▶ [INPUT]
** BEGIN **

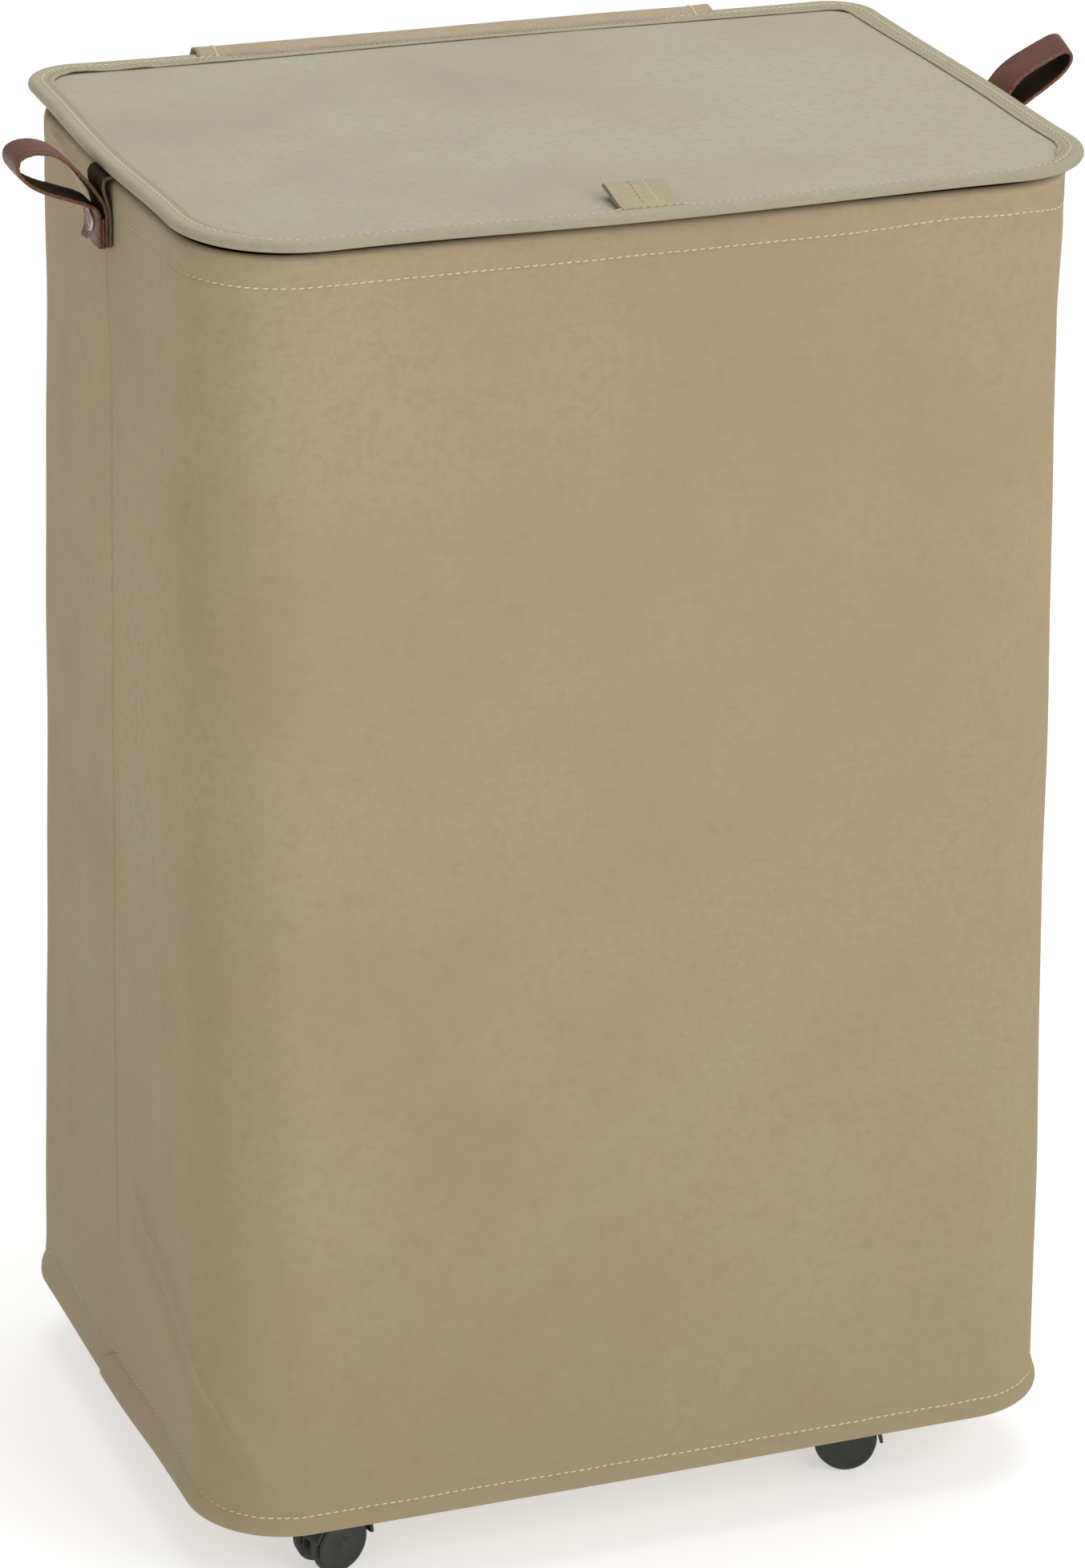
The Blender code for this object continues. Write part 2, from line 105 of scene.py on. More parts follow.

** END **
** BEGIN **

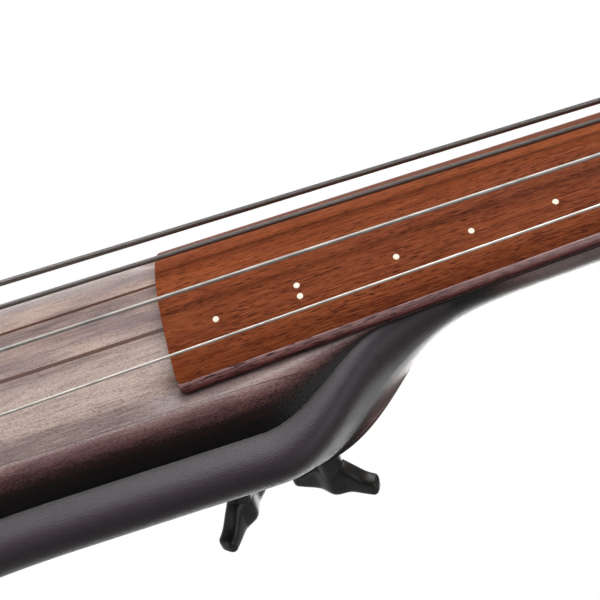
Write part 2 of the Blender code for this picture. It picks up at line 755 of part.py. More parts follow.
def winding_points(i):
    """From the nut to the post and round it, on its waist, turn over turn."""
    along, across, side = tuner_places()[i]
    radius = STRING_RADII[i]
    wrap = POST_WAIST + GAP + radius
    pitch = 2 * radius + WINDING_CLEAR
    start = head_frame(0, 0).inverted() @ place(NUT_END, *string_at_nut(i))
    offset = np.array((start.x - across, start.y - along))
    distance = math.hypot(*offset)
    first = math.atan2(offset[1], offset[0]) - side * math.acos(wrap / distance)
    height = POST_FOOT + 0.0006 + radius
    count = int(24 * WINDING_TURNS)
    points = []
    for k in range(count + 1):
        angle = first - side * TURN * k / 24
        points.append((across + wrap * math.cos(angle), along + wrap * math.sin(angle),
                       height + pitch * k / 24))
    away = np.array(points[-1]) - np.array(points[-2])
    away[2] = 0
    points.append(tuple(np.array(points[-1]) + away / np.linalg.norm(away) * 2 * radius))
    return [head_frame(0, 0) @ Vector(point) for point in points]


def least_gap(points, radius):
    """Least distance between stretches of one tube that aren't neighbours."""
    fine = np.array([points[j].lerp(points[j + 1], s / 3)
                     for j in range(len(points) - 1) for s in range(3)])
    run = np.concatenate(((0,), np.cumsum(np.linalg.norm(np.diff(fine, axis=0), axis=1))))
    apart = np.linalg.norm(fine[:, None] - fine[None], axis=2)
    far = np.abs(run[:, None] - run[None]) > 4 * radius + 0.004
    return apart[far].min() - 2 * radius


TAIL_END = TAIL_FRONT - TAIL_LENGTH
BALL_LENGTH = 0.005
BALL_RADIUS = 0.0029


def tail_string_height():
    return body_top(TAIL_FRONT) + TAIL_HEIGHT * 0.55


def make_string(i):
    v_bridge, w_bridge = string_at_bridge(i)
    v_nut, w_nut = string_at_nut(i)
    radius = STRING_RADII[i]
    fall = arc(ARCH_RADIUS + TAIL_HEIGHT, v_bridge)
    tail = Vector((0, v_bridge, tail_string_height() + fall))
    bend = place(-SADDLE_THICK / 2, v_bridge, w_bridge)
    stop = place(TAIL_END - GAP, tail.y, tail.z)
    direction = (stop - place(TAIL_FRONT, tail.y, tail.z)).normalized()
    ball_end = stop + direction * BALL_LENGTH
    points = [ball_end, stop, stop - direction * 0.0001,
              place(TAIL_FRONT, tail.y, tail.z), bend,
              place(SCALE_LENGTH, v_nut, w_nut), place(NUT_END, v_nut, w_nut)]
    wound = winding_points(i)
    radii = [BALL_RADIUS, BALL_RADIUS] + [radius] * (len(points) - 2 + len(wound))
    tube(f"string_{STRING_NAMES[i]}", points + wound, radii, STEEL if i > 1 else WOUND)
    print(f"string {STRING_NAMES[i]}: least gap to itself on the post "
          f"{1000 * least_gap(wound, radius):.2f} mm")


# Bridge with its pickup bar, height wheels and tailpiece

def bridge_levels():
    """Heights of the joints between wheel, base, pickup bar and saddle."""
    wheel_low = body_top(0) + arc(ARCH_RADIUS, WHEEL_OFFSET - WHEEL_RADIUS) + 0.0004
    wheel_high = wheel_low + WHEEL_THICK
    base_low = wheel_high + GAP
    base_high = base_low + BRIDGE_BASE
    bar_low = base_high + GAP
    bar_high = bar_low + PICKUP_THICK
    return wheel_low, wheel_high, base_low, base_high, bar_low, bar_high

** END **
** BEGIN **

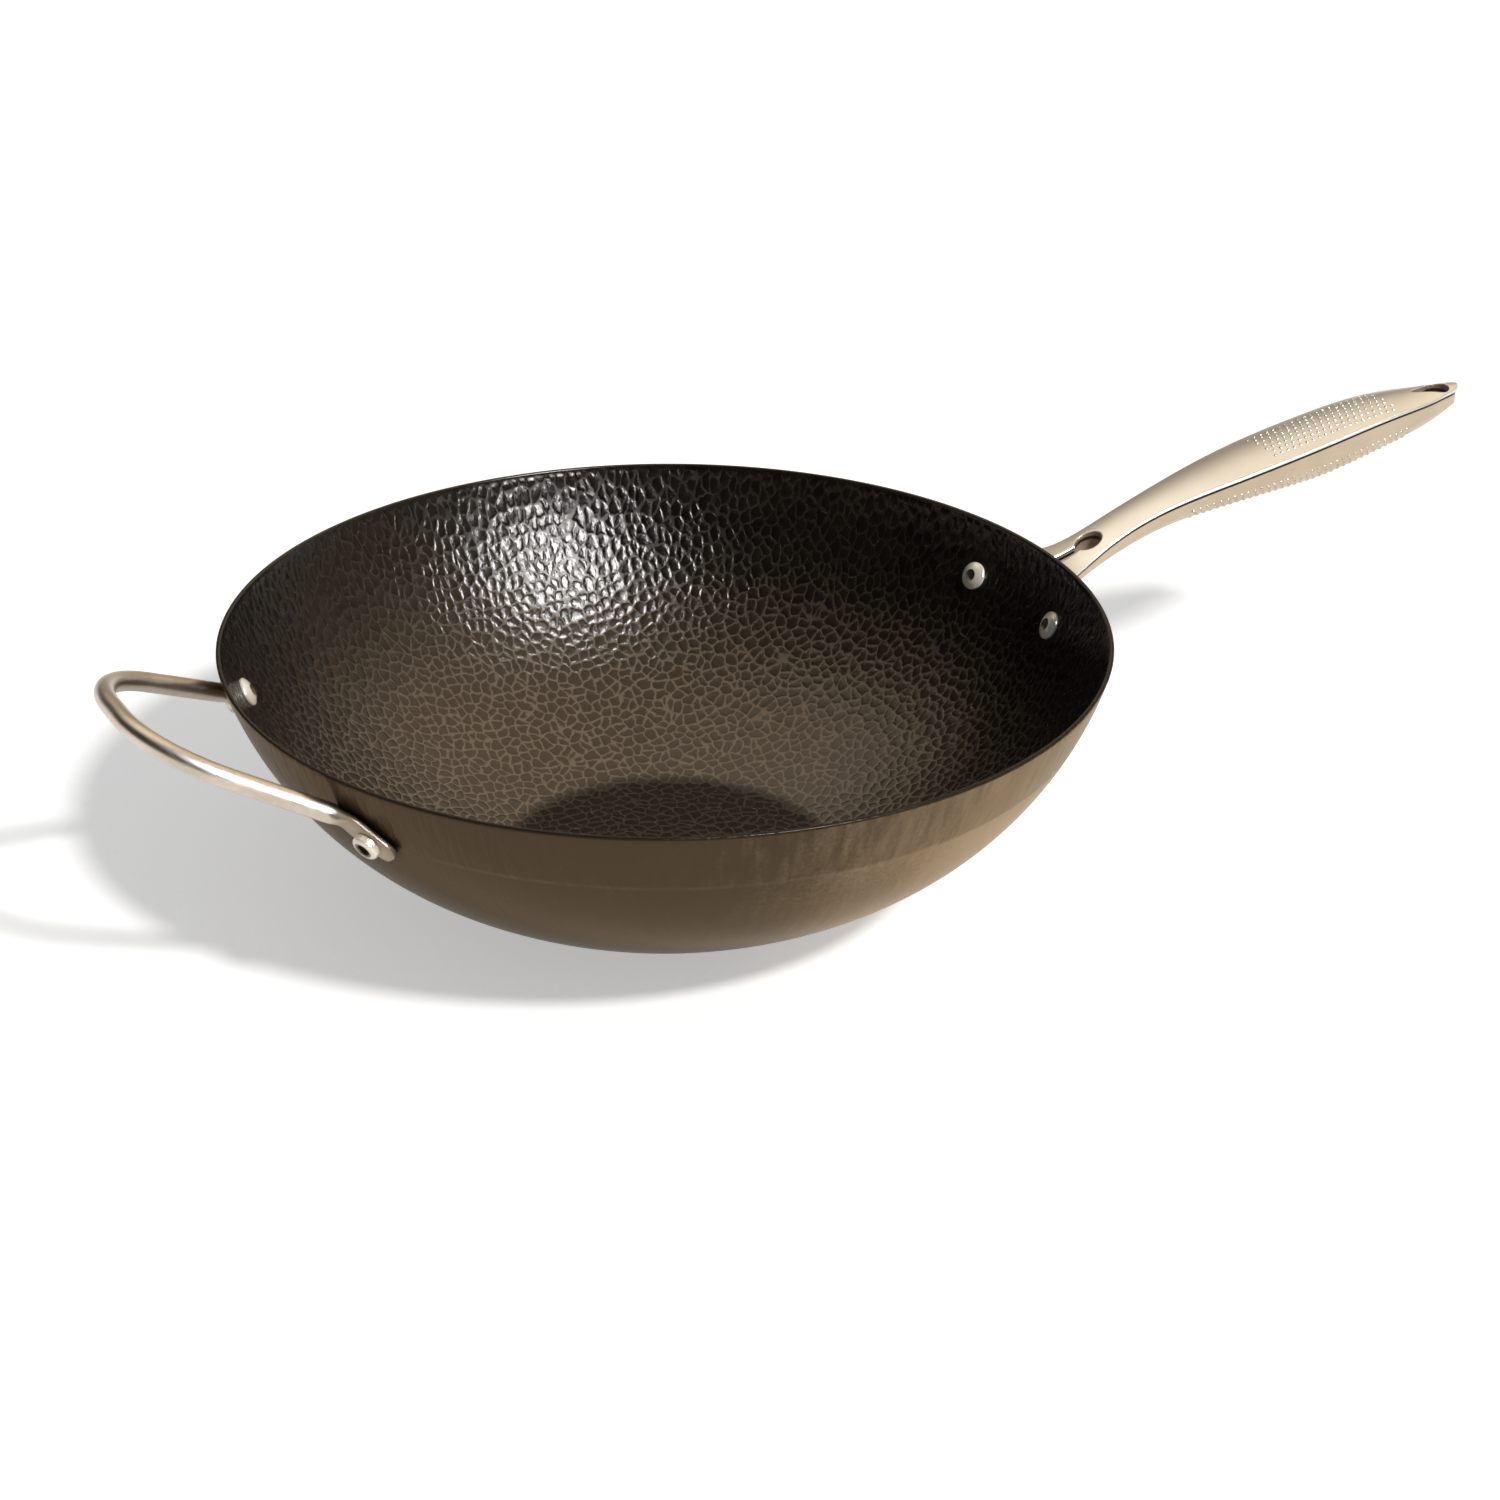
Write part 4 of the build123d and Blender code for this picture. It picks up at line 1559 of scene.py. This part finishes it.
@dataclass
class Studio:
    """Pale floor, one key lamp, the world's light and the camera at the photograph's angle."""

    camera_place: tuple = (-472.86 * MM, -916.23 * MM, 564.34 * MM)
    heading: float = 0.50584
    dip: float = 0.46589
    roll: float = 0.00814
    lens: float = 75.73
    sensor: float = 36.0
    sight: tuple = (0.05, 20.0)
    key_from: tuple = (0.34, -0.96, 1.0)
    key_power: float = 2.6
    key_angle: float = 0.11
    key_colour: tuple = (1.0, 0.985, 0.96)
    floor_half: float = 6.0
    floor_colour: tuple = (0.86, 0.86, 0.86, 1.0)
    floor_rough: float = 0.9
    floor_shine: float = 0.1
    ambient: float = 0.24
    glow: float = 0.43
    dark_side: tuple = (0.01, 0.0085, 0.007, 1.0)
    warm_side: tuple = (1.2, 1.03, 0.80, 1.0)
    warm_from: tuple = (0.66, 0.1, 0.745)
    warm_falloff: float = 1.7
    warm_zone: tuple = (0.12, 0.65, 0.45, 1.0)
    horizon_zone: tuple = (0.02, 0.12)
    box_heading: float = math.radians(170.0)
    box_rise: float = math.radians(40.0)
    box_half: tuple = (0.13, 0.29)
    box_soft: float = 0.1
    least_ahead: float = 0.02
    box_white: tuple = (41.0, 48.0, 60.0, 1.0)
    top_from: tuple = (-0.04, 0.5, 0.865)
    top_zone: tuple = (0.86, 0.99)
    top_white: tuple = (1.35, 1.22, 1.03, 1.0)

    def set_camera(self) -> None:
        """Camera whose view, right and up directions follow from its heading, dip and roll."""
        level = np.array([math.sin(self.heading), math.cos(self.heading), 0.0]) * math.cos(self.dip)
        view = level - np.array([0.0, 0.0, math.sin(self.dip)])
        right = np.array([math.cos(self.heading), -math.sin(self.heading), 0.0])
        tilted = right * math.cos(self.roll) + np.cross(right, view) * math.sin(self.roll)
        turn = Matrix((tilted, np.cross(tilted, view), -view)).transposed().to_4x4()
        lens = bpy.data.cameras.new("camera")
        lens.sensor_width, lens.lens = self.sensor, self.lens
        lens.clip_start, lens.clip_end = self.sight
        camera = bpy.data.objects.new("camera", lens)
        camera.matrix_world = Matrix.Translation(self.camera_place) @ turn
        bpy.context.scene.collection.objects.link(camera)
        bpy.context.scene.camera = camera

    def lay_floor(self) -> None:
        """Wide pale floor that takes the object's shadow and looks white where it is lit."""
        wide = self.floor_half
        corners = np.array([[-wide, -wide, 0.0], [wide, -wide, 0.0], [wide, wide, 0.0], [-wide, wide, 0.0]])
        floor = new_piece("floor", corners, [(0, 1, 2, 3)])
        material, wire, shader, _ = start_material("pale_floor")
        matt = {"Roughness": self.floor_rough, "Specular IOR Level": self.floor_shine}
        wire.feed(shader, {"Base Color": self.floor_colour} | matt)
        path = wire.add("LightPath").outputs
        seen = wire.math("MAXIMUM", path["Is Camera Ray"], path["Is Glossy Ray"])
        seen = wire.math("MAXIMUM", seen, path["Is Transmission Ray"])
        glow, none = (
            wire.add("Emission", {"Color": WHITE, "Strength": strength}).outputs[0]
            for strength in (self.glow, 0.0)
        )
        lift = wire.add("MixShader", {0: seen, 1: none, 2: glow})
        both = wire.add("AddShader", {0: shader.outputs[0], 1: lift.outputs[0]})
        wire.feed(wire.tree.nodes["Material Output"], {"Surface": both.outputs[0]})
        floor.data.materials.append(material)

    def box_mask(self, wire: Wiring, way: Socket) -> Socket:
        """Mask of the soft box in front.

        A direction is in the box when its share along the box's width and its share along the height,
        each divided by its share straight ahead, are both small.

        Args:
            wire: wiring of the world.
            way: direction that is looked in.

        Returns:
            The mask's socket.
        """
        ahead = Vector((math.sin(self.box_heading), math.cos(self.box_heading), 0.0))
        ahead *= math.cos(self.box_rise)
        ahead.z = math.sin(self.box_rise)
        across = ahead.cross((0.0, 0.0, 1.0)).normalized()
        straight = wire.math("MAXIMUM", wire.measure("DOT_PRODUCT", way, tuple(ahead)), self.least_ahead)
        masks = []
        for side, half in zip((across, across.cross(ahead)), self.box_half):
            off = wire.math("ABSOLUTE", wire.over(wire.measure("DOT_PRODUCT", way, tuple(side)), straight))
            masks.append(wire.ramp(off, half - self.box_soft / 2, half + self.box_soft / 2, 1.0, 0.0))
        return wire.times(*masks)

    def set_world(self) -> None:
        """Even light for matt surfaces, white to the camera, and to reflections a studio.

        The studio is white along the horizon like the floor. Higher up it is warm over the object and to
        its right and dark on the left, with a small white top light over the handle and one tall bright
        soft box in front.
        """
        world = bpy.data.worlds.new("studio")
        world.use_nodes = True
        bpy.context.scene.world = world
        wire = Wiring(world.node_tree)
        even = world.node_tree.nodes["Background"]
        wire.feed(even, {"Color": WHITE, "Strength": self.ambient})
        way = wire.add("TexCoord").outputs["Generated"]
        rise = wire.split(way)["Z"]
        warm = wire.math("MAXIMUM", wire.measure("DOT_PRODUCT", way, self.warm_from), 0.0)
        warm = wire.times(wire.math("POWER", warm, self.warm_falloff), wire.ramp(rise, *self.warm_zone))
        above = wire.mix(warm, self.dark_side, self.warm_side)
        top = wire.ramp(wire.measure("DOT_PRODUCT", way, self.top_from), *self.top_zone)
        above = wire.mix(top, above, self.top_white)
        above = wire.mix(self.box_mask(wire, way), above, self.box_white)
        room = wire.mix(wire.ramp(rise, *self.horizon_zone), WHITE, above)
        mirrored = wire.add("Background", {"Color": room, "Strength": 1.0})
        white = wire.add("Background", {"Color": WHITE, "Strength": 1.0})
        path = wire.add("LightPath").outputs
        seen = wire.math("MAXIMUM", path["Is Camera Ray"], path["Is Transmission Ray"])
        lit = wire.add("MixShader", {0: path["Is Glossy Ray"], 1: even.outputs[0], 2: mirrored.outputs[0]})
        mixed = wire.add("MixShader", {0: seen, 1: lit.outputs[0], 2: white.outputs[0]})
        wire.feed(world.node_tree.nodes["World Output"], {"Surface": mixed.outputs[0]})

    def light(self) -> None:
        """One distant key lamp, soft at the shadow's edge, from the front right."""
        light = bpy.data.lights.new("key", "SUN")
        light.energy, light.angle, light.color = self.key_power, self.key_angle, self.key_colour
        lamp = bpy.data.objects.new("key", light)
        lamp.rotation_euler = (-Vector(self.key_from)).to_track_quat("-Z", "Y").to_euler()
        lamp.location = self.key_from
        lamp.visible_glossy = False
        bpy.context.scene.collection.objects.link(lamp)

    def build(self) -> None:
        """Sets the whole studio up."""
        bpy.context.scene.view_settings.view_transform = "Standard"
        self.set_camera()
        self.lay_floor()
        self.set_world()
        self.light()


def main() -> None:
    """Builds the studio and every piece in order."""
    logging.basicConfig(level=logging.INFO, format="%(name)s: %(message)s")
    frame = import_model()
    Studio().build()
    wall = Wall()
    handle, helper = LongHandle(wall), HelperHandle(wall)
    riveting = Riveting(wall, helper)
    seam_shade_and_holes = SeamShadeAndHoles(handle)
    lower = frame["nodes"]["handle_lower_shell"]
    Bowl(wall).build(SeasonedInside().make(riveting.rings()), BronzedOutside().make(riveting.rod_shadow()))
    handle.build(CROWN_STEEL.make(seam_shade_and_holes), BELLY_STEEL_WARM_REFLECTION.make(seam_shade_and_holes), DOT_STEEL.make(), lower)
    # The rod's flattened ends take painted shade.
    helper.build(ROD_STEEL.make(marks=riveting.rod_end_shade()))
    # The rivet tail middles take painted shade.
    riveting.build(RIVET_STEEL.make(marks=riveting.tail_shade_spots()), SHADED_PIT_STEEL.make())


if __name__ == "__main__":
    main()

** END **

▶ [GIVEN INSTRUCTION] Within the material above, transcribe exactly the lines that run from the line holding "Write part 4" through the line holding "floor, one key".

▶ [SOLUTION FOR THIS EXERCISE]
Write part 4 of the build123d and Blender code for this picture. It picks up at line 1559 of scene.py. This part finishes it.
@dataclass
class Studio:
    """Pale floor, one key lamp, the world's light and the camera at the photograph's angle."""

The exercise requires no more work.